In her first outing since October, when she beat Mary McGee to unify the division, Cameron looked in complete control throughout, against a durable and seasoned campaigner.
Cameron quickly built a strong lead, with the gulf in class between the two clear to see from the opening bell.
The champion walked Bustos and troubled her with straight rights in rounds two and three. On the occasions Bustos attempted to advance towards Cameron, she was walked into counters to the body.
As the fight progressed Cameron landed more cleanly and showcased more variety of shots, with her use of the uppercut particularly impressive.
At the final bell, with Bustos bloodied and marked up, it was clear there was only one winner.
Big fights & recognition await
Despite world honours, Cameron has said she "fell off the radar" after a fight against Reis – for all the belts – fell through earlier this year.
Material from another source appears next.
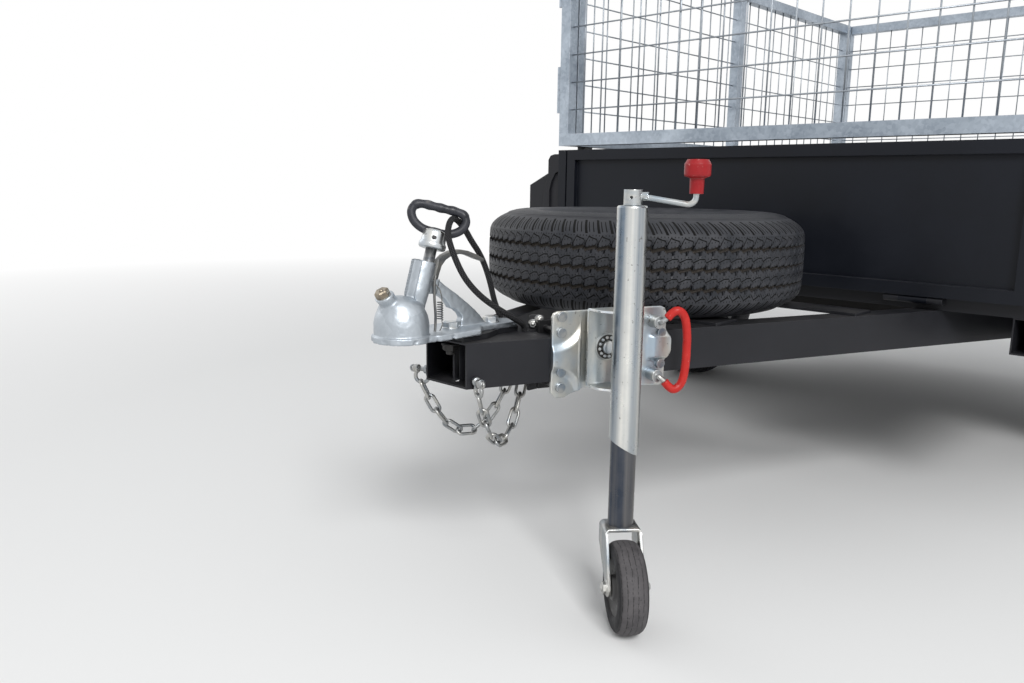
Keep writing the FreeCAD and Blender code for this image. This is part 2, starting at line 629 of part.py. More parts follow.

Should she face – and beat – Reis in 2022, Cameron could be presented with more lucrative bouts against champions around her weight division.
American Jessica McCaskill holds all four belts at welterweight, meaning Cameron could contest back-to-back undisputed title fights in separate divisions.
Cameron has also previously called out undisputed lightweight champion Taylor, a marquee name in the sport who last month beat Amanda Serrano at Madison Square Garden in a historic fight for women's boxing.
A match-up against Taylor is the big-money bout in women's boxing, but one Cameron has said is unlikely to happen. It would, however, provide the Irish superstar an opportunity to become a three-weight champion.
Whether it is Reis, McCaskill or even Taylor, Cameron is on the cusp of big fights and gaining the recognition she deserves.